Estimates are that the Day Reporting Program has saved the county $1.9 million over the past 12 months – easily calculated when one realizes the average daily cost of monitoring (and rehabilitating) a criminal offender in that program is $33 compared to $94 to incarcerate that same person. The tangible savings with respect to reducing recidivism and incarceration costs among graduates of the county's Treatment Court Program computes to some $4 million savings since the program started. These are programs that were designed and funded with objectives of generating cost savings to the county while, at the same time, enhancing the delivery of justice.

Any effort to adequately fund the court system must be paralleled with adequate funding and staffing to meet the needs of indigent representation according to constitutional standards, which is a direct obligation of the county, and to also meet the needs of county offices that support the courts including the sheriff, security and the Office of Judicial Records and Services.

The plain fact is that misfeasance or nonfeasance on the part of the county to adequately support those functions also would jeopardize public safety and create financial exposure for the county.
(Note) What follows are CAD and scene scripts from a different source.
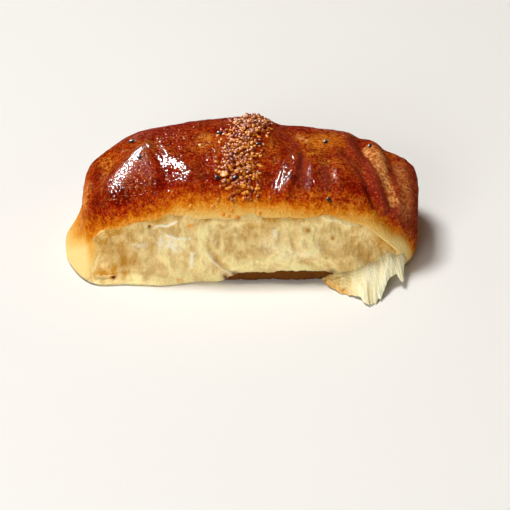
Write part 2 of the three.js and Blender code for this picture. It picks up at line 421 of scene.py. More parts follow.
    def settle(
        self, p: np.ndarray, normal: np.ndarray, relief: np.ndarray, sag: np.ndarray | float = 0.0
    ) -> np.ndarray:
        """Adds a relief to the plain loaf and stands it on the table.

        Args:
            p: The plain loaf's points.
            normal: The way that it faces at each of them.
            relief: How far each point moves along its normal.
            sag: The share of the base's arch that each point loses.

        Returns:
            The finished points.
        """
        lift = self.skyline_rise(p) + self.arch_lift(p) * (1 - sag)
        done = p + normal * relief[:, None]
        done[:, 2] = np.maximum(done[:, 2] + lift, 0.0)
        return done


@dataclass(frozen=True)
class EggWashedCrust:
    """Yeast dough brushed with egg and baked: mahogany and glossy on top, golden to cream where it pulled apart.

    The egg film gives small sharp glints, because it has dried over round blisters about a millimetre wide.
    """

    name: str = "egg_washed_crust"
    bake_stops: tuple[tuple[float, str], ...] = (
        (0.00, "#F0D28A"),
        (0.14, "#EDBC62"),
        (0.24, "#E29A38"),
        (0.30, "#D87E16"),
        (0.38, "#C05E0A"),
        (0.46, "#AA3A04"),
        (0.56, "#921E03"),
        (0.68, "#7C0F03"),
        (0.82, "#620A03"),
        (1.00, "#460603"),
    )
    gold_colour: str = "#E08A28"
    # Pale freckles, partly the thin crust's own colour and partly painted glints.
    freckle_glint_colour: str = "#D86A34"
    char_colour: str = "#4A0803"
    rough_light: str = "#ECA664"
    rough_dark: str = "#B05E26"
    # Painted shade laid along the deepest creases.
    crease_shade_colour: str = "#5E0E06"
    # Painted reflection: the smooth creases get this dull purplish colour in place of the soft sheen that they would
    # reflect.
    sleek_sheen_colour: str = "#842E20"
    # The base skin's brown, darkened so that it also serves as painted shade in the strip under the front arch.
    base_colour: str = "#6E4018"
    mottle: float = 3.6
    dapple: float = 1.7
    blister: float = 1.25
    blister_height: float = 0.17
    freckle: float = 0.95
    # Real crust has a finer grain, which is drawn this coarse so that it shows.
    grain: float = 0.7
    ior: float = 1.5
    roughness: float = 0.6
    film_roughness: float = 0.06

    def make(self) -> bpy.types.Material:
        """Builds the material.

        Returns:
            The new material, which reads the crust mesh's shares of bake, gold, rough crust, painted crease shade,
            sleek creases with their painted sheen, gloss, and base skin darkened as painted shade.
        """
        material, tree, shader = fresh_material(self.name)
        place = add_node(tree, "TexCoord").outputs["Object"]
        read = {
            name: add_node(tree, "Attribute", {"attribute_name": name}).outputs["Fac"]
            for name in ("bake", "gold", "rough", "crease_shade", "sleek_sheen", "gloss", "base")
        }
        patchy, dappled, blistered, grainy = (
            add_node(
                tree, "TexNoise", inputs={"Vector": place, "Scale": 1 / (size * MM), "Detail": 3.0, "Roughness": 0.6}
            )
            for size in (self.mottle, self.dapple, self.blister, self.grain)
        )
        # Clouds and blisters make the bake uneven, the more the darker it is.
        browned = add_node(tree, "MapRange", inputs={"Value": read["bake"], "From Min": 0.12, "From Max": 0.5})
        wide = add_node(tree, "Math", {"operation": "MULTIPLY_ADD"}, {0: patchy.outputs["Fac"], 1: 0.75, 2: -0.375})
        uneven = add_node(
            tree, "Math", {"operation": "MULTIPLY_ADD"}, {0: blistered.outputs["Fac"], 1: 0.6, 2: wide.outputs[0]}
        )
        centred = add_node(tree, "Math", {"operation": "SUBTRACT"}, {0: uneven.outputs[0], 1: 0.3})
        level = add_node(
            tree,
            "Math",
            {"operation": "MULTIPLY_ADD"},
            {0: centred.outputs[0], 1: browned.outputs[0], 2: read["bake"]},
        )
        colour = add_node(tree, "ValToRGB", inputs={"Fac": level.outputs[0]}, stops=self.bake_stops).outputs["Color"]
        # Blisters and blotches turn gold where the skin stretched.
        domes = add_node(
            tree,
            "TexVoronoi",
            {"feature": "SMOOTH_F1"},
            {"Vector": place, "Scale": 1 / (self.blister * MM), "Smoothness": 0.15, "Randomness": 1.0},
        ).outputs["Distance"]
        dot = add_node(tree, "MapRange", inputs={"Value": domes, "From Min": 0.4, "From Max": 0.1}).outputs[0]
        blotch = add_node(
            tree,
            "MapRange",
            {},
            {"Value": dappled.outputs["Fac"], "From Min": 0.42, "From Max": 0.62, "To Min": -0.1, "To Max": 0.85},
        )
        dotted = add_node(
            tree,
            "Math",
            {"operation": "MULTIPLY_ADD", "use_clamp": True},
            {0: dot, 1: 0.6, 2: blotch.outputs[0]},
        )
        gilt = add_node(tree, "Math", {"operation": "MULTIPLY"}, {0: dotted.outputs[0], 1: read["gold"]})
        # Each freckle is pale, charred or neither. The pale ones are partly painted glints: small highlights laid as
        # colour.
        spots = add_node(
            tree, "TexVoronoi", inputs={"Vector": place, "Scale": 1 / (self.freckle * MM), "Randomness": 1.0}
        )
        round_spot = add_node(
            tree, "MapRange", inputs={"Value": spots.outputs["Distance"], "From Min": 0.62, "From Max": 0.3}
        )
        spot = add_node(tree, "Math", {"operation": "MULTIPLY"}, {0: round_spot.outputs[0], 1: browned.outputs[0]})
        chance = spots.outputs["Color"]
        pale = add_node(tree, "MapRange", {}, {"Value": chance, "From Min": 0.55, "From Max": 0.75, "To Max": 0.5})
        dark = add_node(tree, "MapRange", {}, {"Value": chance, "From Min": 0.42, "From Max": 0.28, "To Max": 0.6})
        freckle_glints = add_node(tree, "Math", {"operation": "MULTIPLY"}, {0: spot.outputs[0], 1: pale.outputs[0]})
        charred = add_node(tree, "Math", {"operation": "MULTIPLY"}, {0: spot.outputs[0], 1: dark.outputs[0]})
        patch = add_node(tree, "MapRange", inputs={"Value": dappled.outputs["Fac"], "From Min": 0.4, "From Max": 0.6})
        matt = add_node(
            tree,
            "Mix",
            {"data_type": "RGBA"},
            {
                MixSocket.SHARE.value: patch.outputs[0],
                MixSocket.FIRST.value: linear(self.rough_dark),
                MixSocket.SECOND.value: linear(self.rough_light),
            },
        ).outputs[MixSocket.RESULT.value]
        # Each layer lies over those before it.
        layers = (
            (gilt.outputs[0], linear(self.gold_colour)),
            (charred.outputs[0], linear(self.char_colour)),
            (read["sleek_sheen"], linear(self.sleek_sheen_colour)),
            (freckle_glints.outputs[0], linear(self.freckle_glint_colour)),
            (read["rough"], matt),
            (read["crease_shade"], linear(self.crease_shade_colour)),
            (read["base"], linear(self.base_colour)),
        )
        for share, over in layers:
            inputs = {MixSocket.SHARE.value: share, MixSocket.FIRST.value: colour, MixSocket.SECOND.value: over}
            colour = add_node(tree, "Mix", {"data_type": "RGBA"}, inputs).outputs[MixSocket.RESULT.value]
        # The blisters stand up in round domes, less so in the sleek creases.
        square = add_node(tree, "Math", {"operation": "MULTIPLY"}, {0: domes, 1: domes})
        rounded = add_node(tree, "Math", {"operation": "MULTIPLY"}, {0: square.outputs[0], 1: -2.0})
        height = add_node(
            tree, "Math", {"operation": "MULTIPLY_ADD"}, {0: grainy.outputs["Fac"], 1: 0.3, 2: rounded.outputs[0]}
        )
        strength = add_node(tree, "MapRange", inputs={"Value": read["sleek_sheen"], "To Min": 1.0, "To Max": 0.25})
        # A thin egg film shines on single freckles, and a thick one all over.
        shiny = add_node(tree, "MapRange", {}, {"Value": chance, "From Min": 0.46, "From Max": 0.6, "To Min": 0.1})
        spread = add_node(
            tree,
            "MapRange",
            inputs={"Value": read["gloss"], "From Min": 0.6, "To Min": shiny.outputs[0], "To Max": 1.0},
        )
        film_and_sheen = add_node(tree, "Math", {"operation": "MULTIPLY"}, {0: read["gloss"], 1: spread.outputs[0]})
        bump = add_node(
            tree,
            "Bump",
            inputs={"Height": height.outputs[0], "Strength": strength.outputs[0], "Distance": self.blister_height * MM},
        )
        tree.links.new(colour, shader.inputs["Base Color"])
        tree.links.new(film_and_sheen.outputs[0], shader.inputs["Coat Weight"])
        tree.links.new(bump.outputs["Normal"], shader.inputs["Normal"])
        tree.links.new(bump.outputs["Normal"], shader.inputs["Coat Normal"])
        shader.inputs["IOR"].default_value = self.ior
        shader.inputs["Roughness"].default_value = self.roughness
        shader.inputs["Specular IOR Level"].default_value = 0.0
        shader.inputs["Coat Roughness"].default_value = self.film_roughness
        return material


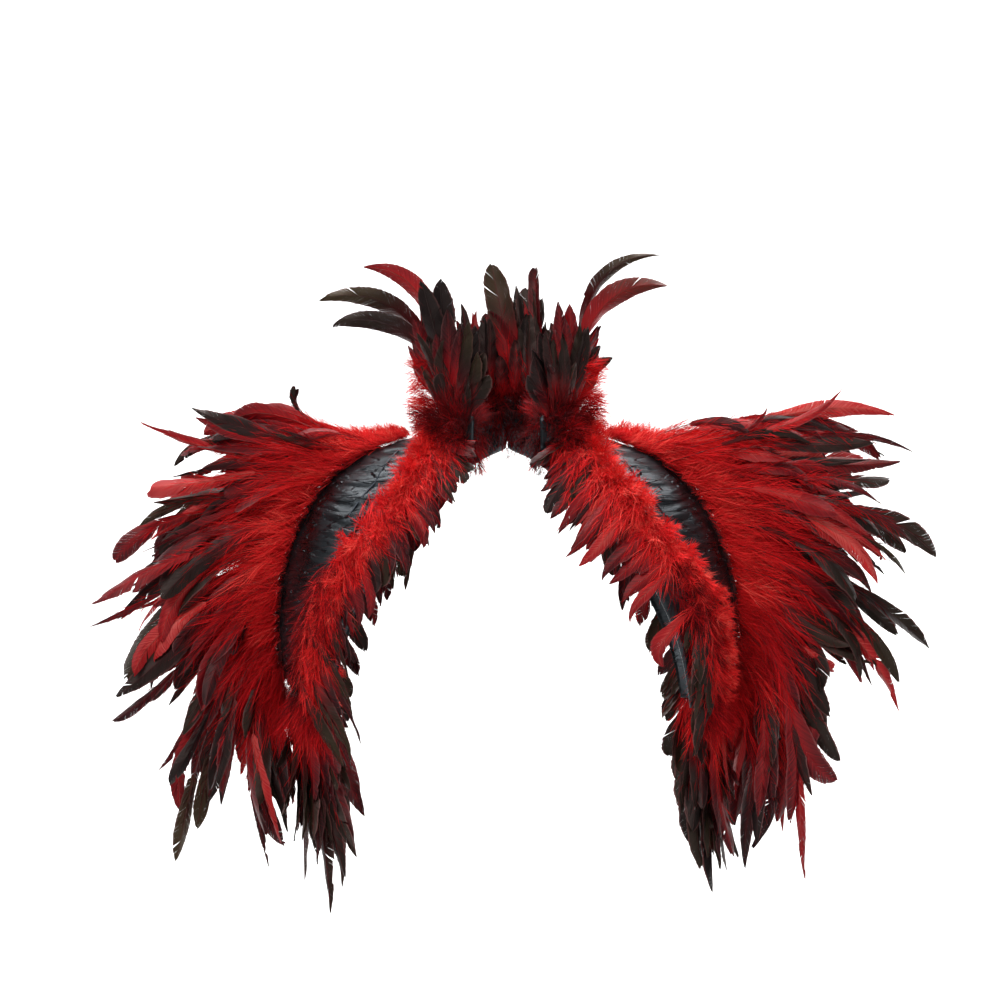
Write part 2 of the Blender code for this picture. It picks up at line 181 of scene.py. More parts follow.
# From the neck end of the strip, over the arm, to its lower end
WING_BLADES = {
    "left": (
        Blade(206, 50, 120, 11, 0.92, 0.9, 0.72, 0.2, 0.3),
        Blade(219, 9, 30, 9, 0.60, 0.0, 0.55),
        Blade(310, 32, 28, 20, 0.80, 0.0, 0.40, 0.1, 0.6),
        Blade(307, 22, 24, 15, 0.36, 0.2, 0.50, 0.0, 0.7),
        Blade(309, -4, 10, 13, 0.84, 0.6, 0.60, 0.5),
        Blade(360, 16, 26, 12, 0.24, 0.0, 0.50, 0.0, 0.8),
        Blade(350, -47, -4, 22, 0.12, 0.9, 0.62, 0.0, 0.8),
        Blade(349, -62, -8, 18, 0.66, 0.1, 0.42, 0.4),
        Blade(360, -86, -40, 13, 0.82, 0.3, 0.60, 0.7),
        Blade(386, -121, -58, 18, 0.42, 0.8, 0.55, 0.0, 0.8),
        Blade(370, -136, -26, 13, 0.95, 0.2, 0.55),
        Blade(407, -162, -32, 20, 0.38, 0.3, 0.48),
        Blade(416, -186, -16, 11, 0.52, 0.0, 0.62),
        Blade(374, -236, -68, 25, 0.80, 0.7, 0.34, 0.6, 0.3),
        Blade(326, -209, -60, 12, 0.54, 0.8, 0.66, 0.0, 0.9),
        Blade(384, -253, -34, 23, 0.80, 0.2, 0.36, 0.1, 0.5),
        Blade(389, -278, -28, 11, 0.62, 0.8, 0.62, 0.0, 0.9),
        Blade(318, -291, -64, 17, 0.84, 0.3, 0.52, 0.3, 1.0),
        Blade(345, -327, -42, 15, 0.50, 0.0, 0.52),
        Blade(331, -338, -52, 13, 1.00, 0.8, 0.60),
        Blade(325, -416, -78, 25, 0.72, 0.3, 0.66, 1.0),
        Blade(280, -352, -86, 18, 0.44, 0.2, 0.40, 0.0, 0.9),
        Blade(220, -396, -112, 20, 0.14, 0.0, 0.45, 0.0, 0.3),
        Blade(233, -422, -104, 11, 0.62, 0.0, 0.50),
    ),
    "right": (
        Blade(256, 33, 72, 10, 0.40, 0.0, 0.66, 0.0, 0.9),
        Blade(329, 52, 54, 13, 0.22, 0.0, 0.52, 0.0, 0.8),
        Blade(383, 22, -20, 22, 0.10, 0.0, 0.46, 0.0, 0.3),
        Blade(361, -3, 4, 17, 0.76, 0.4, 0.50, 0.2, 0.8),
        Blade(404, -17, -32, 12, 0.58, 0.0, 0.58),
        Blade(388, -21, 8, 20, 0.46, 0.1, 0.44, 0.1),
        Blade(377, -39, 2, 17, 0.80, 0.9, 0.62, 0.3, 0.6),
        Blade(367, -65, -44, 11, 0.50, 0.1, 0.55),
        Blade(402, -110, -56, 10, 0.62, 0.1, 0.62),
        Blade(424, -118, -56, 20, 0.80, 0.5, 0.50, 0.3, 0.6),
        Blade(393, -135, -62, 11, 0.88, 0.1, 0.68, 0.9),
        Blade(358, -153, -70, 17, 0.60, 0.1, 0.50, 0.1, 0.8),
        Blade(418, -208, -46, 16, 0.96, 0.6, 0.54, 0.2),
        Blade(383, -240, -72, 14, 0.95, 0.5, 0.60, 0.5),
        Blade(386, -269, -72, 20, 0.20, 0.0, 0.42, 0.0, 0.4),
        Blade(359, -220, -20, 20, 0.78, 0.1, 0.34, 0.4, 0.4),
        Blade(321, -226, -24, 15, 0.08, 0.9, 0.70, 0.0, 0.8),
        Blade(328, -318, -46, 16, 0.86, 0.6, 0.45, 0.2, 0.9),
        Blade(325, -336, -18, 22, 0.42, 0.6, 0.36, 0.0, 0.9),
        Blade(300, -352, -62, 15, 0.70, 0.2, 0.40, 0.1, 0.9),
        Blade(291, -433, -84, 12, 0.28, 0.2, 0.50),
        Blade(262, -372, -80, 15, 0.60, 0.1, 0.40, 0.0, 1.0),
        Blade(246, -398, -84, 15, 0.84, 0.3, 0.40, 0.0, 0.9),
        Blade(234, -424, -84, 15, 0.70, 0.2, 0.40, 0.0, 0.9),
    ),
}

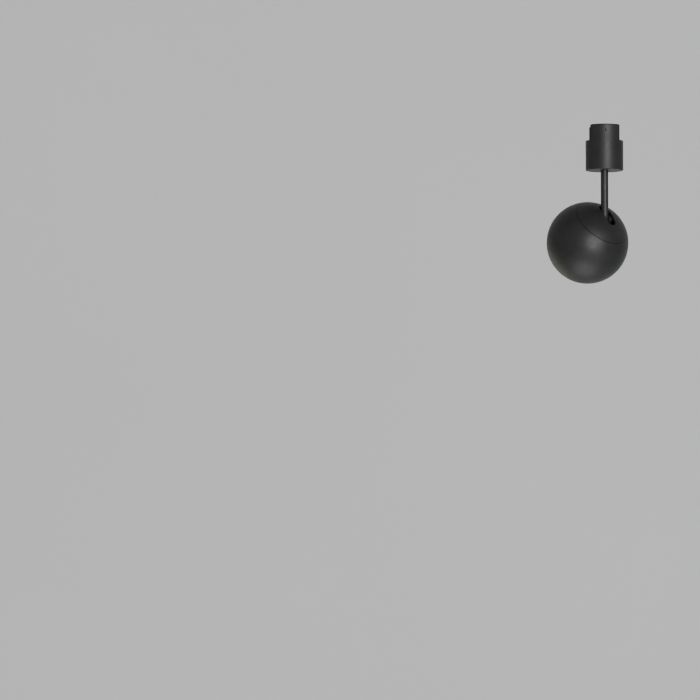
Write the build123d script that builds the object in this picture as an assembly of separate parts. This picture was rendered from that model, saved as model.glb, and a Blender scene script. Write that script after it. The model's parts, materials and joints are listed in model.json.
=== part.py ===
from build123d import *
import os

# A ball-shaped track spotlight. Millimetres, +Z up.
# The origin is the middle of the rail seat, the floor of the adaptor's slot, on the stem's axis.
# The rail runs along X through the slot, and the stem hangs down along -Z.

os.makedirs("parts", exist_ok=True)

# Adaptor: a cylinder with a slot for the rail across its top.
BODY_R = 19.75
EAR_TOP = 16.4
BODY_BOTTOM = -31.0
SLOT_HALF = 12.5
WALL = 2.0
SEAT_THICK = 3.0
PLATE_LOW = -29.8
PLATE_TOP = -27.2
COVER_LOW = -30.8
COVER_TOP = -30.0
INSERT_R = 17.65
POST_R = 3.0
POST_PITCH_R = 14.9
POST_ANGLES = (90, 210, 330)
GRUB_Z = 9.8
GRUB_R = 1.22
GRUB_FACE = 16.6

# Contact block, which reaches up into the rail.
TONGUE_X = 11.0
TONGUE_Y = 4.5
TONGUE_TOP = 9.5
PIN_X = 6.5
PIN_BORE_R = 1.7
PIN_HEAD_R = 1.62
PIN_TIP_R = 1.2

# Driver board inside the adaptor.
BOARD_TOP = -12.0
BOARD_THICK = 1.6
BOARD_LOW = BOARD_TOP - BOARD_THICK
BOARD_R = 17.2
BOARD_POSTS = ((11.95, 6.9), (-11.95, 6.9))

# Stem and its swivel.
STEM_R = 4.0
STEM_BORE_R = 2.6
STEM_TOP = -18.0
PIVOT_Z = -81.8
STEM_FLAT = 3.75
BUSH_BORE_R = 4.05
RING_Z = -28.75
STOP_R = 9.5

# Head: a ball with its centre on the head's own origin, aimed along its own -Z.
BALL_R = 43.0
SHELL = 2.0
SEAM_Z = 29.9
SEAM_GAP = 0.4
MOUTH_Z = -37.8
MOUTH_R = 18.5
PIVOT_UP = 35.6
SLOT_W = 10.8
SLOT_L = 28.0
LUG_IN = 6.2
LUG_OUT = 8.7
SINK_FACE = -18.0
SINK_BACK = -13.0
SINK_R = 26.4
FIN_TOP = 9.0
PILLAR = 11.0
PILLAR_TOP = 30.0
LEAD_Y = 15.5
CLAMP_SEAT = SINK_FACE + 3.1
HOLDER_FACE = SINK_FACE - 4.2
HOLDER_SCREW_X = 9.6
SPIGOT_OUTER = 26.9
SPIGOT_INNER = 25.1
LENS_R = 18.2
LENS_FACE = -31.2
BEZEL_R = 18.42
PIVOT_PIN_R = 2.0
PIVOT_HOLE_R = 2.02

# How the head stands at rest: turned about the stem, and tipped up from straight down.
PAN = 39.3
TILT = 49.0

INNER_R = BALL_R - SHELL
on_stem = Rot(0, 0, PAN)
on_head = Pos(0, 0, PIVOT_Z) * Rot(0, 0, PAN) * Rot(TILT, 0, 0) * Pos(0, 0, -PIVOT_UP)


def disc(radius, low, high, x=0, y=0):
    """A round plate or post between two heights."""
    return Pos(x, y, (low + high) / 2) * Cylinder(radius, high - low)


def ring(outer, inner, low, high, x=0, y=0):
    """A flat ring between two heights."""
    return disc(outer, low, high, x, y) - disc(inner, low - 1, high + 1, x, y)


def block(x0, x1, y0, y1, z0, z1):
    """A rectangular block between two corners."""
    middle = Pos((x0 + x1) / 2, (y0 + y1) / 2, (z0 + z1) / 2)
    return middle * Box(x1 - x0, y1 - y0, z1 - z0)


def rod_x(radius, x0, x1, y, z):
    """A round bar along X."""
    return Pos((x0 + x1) / 2, y, z) * Rot(0, 90, 0) * Cylinder(radius, x1 - x0)


def rod_y(radius, y0, y1, x, z):
    """A round bar along Y."""
    return Pos(x, (y0 + y1) / 2, z) * Rot(90, 0, 0) * Cylinder(radius, y1 - y0)


def lathe(points):
    """A turned shape from its half outline, given as radius and height."""
    outline = Polyline([(r, 0, z) for r, z in points], close=True)
    return revolve(make_face(outline), axis=Axis.Z)


def polar(radius, angle):
    """A point on a pitch circle."""
    spot = Vector(radius, 0, 0).rotate(Axis.Z, angle)
    return spot.X, spot.Y


def hexagon(flats, low, high, x=0, y=0):
    """A hexagonal bar between two heights."""
    face = Pos(x, y, low) * RegularPolygon(flats / 2, 6, major_radius=False)
    return extrude(face, amount=high - low)


def lead(points, radius):
    """A soft lead that passes smoothly through its points."""
    path = Spline([Vector(*p) for p in points])
    section = Plane(origin=path @ 0, z_dir=path % 0) * Circle(radius)
    return sweep(section, path=path)


def bent_lead(points, bend, radius):
    """A soft lead of straight lengths with rounded bends."""
    path = FilletPolyline(*points, radius=bend)
    section = Plane(origin=path @ 0, z_dir=path % 0) * Circle(radius)
    return sweep(section, path=path)


def group(solids):
    """Several separate solids kept together."""
    return Compound(children=[s if isinstance(s, Solid) else s.solid() for s in solids])


# ---- adaptor ----


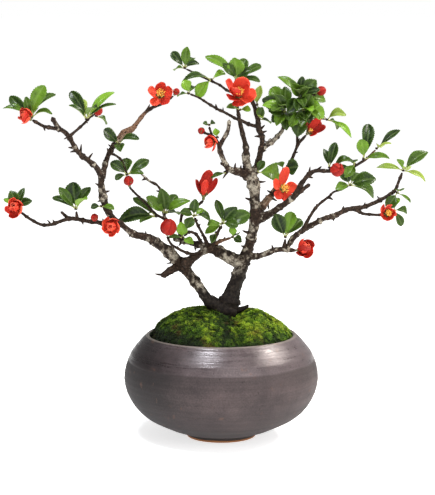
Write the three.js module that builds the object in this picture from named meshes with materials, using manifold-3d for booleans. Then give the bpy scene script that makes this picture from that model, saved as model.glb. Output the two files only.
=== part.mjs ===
// Chojubai flowering quince bonsai in a round stoneware pot.
// Millimetres, +Z up, +X to the right of the front view, -Y towards the viewer.
// The origin is the middle of the pot's foot, on the surface that it stands on.
import * as THREE from "three";
import { mergeVertices } from "three/addons/utils/BufferGeometryUtils.js";
import Module from "manifold-3d";

const wasm = await Module();
wasm.setup();

// Driving dimensions
const gap = 0.3; // between two pieces that rest on each other
// Where the front view was seen from, in the numbers that the tables of the tree use
const viewDistance = 1480;
const viewHeight = 363;
const viewSide = -4.2;
// How the tree of the tables stands in the pot: leaned to the left about a height, and shifted
const lean = THREE.MathUtils.degToRad(0.8);
const leanHeight = 163.7;
const shift = { x: 1, z: -2 };

const pot = {
  height: 88,
  bellyRadius: 82.2,
  mouthRadius: 60.9,
  wall: 6,
  floorTop: 12,
  footRadius: 29.2,
  footInner: 24.2,
  footRecess: 4,
  drainRadius: 6,
  sides: 22,
};
const screen = { radius: 11, thick: 0.8, hole: 2.4, pitch: 4 };
const soilTop = 82;
const moss = {
  rimLevel: 86.4,
  moundHeight: 22.6,
  mounds: [
    { x: -16, radius: 46, squash: 0.8, power: 2.4 }, // broad, on the left
    { x: 26, radius: 36, squash: 0.66, power: 1.4 }, // steeper, on the right
  ],
  edgePower: 6, // how near its edge the moss begins to fall
  edgeRise: 2.2,
  tuft: 1.1,
  wander: 0.8,
  rings: 6,
  sides: 24,
};
const mossTop = moss.rimLevel + moss.moundHeight;
const bark = { uneven: 0.22, thornRadius: 1.25, tipBulge: 0.9 };
const spur = {
  share: 0.07, // of the places along the limbs
  radius: 0.9,
  shortest: 1.6,
  longest: 4,
  forward: 0.3, // how far it leans along its limb
  thickestLimb: 4.4,
  lowest: mossTop + 12,
};
const leaf = { thick: 0.7, wave: 0.35, heart: 1.7, sunk: 0.9 };
const heartHeight = 1.3; // of its width
const petal = {
  thick: 0.65,
  wave: 0.3,
  twist: 0.42, // its slope: it passes over one neighbour and under the other
  sunk: 0.7,
  apart: 1.1,
};
const calyx = { low: 1.1, high: 2.3, sides: 5 };
const stamens = { heart: 1.5, radius: 0.75, round: 6, lean: 0.55, leanSpread: 0.2 };
const bud = { stalk: 1, cupShare: 0.72, long: 1.08, folds: 4, fold: 0.09, foldTwist: 2.5 };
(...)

Consider that a single incident involving a protection from abuse order, PFA, not served by the sheriff in a timely fashion that results in serious harm to a victim in the interim would be one too many and, moreover, could very well result in significant financial liability for the county.

In conclusion, while the court is continuing its effort toward cost containment in its operations and will continue to explore creative revenue enhancements with a goal toward helping solve the county's budget dilemma, it fairly appears that the under-funding of the courts and court-related operations poses a gap that must be addressed urgently. Unless council sees fit to take prompt and decisive action to close that gap, the court will have little recourse but to pursue a legal remedy.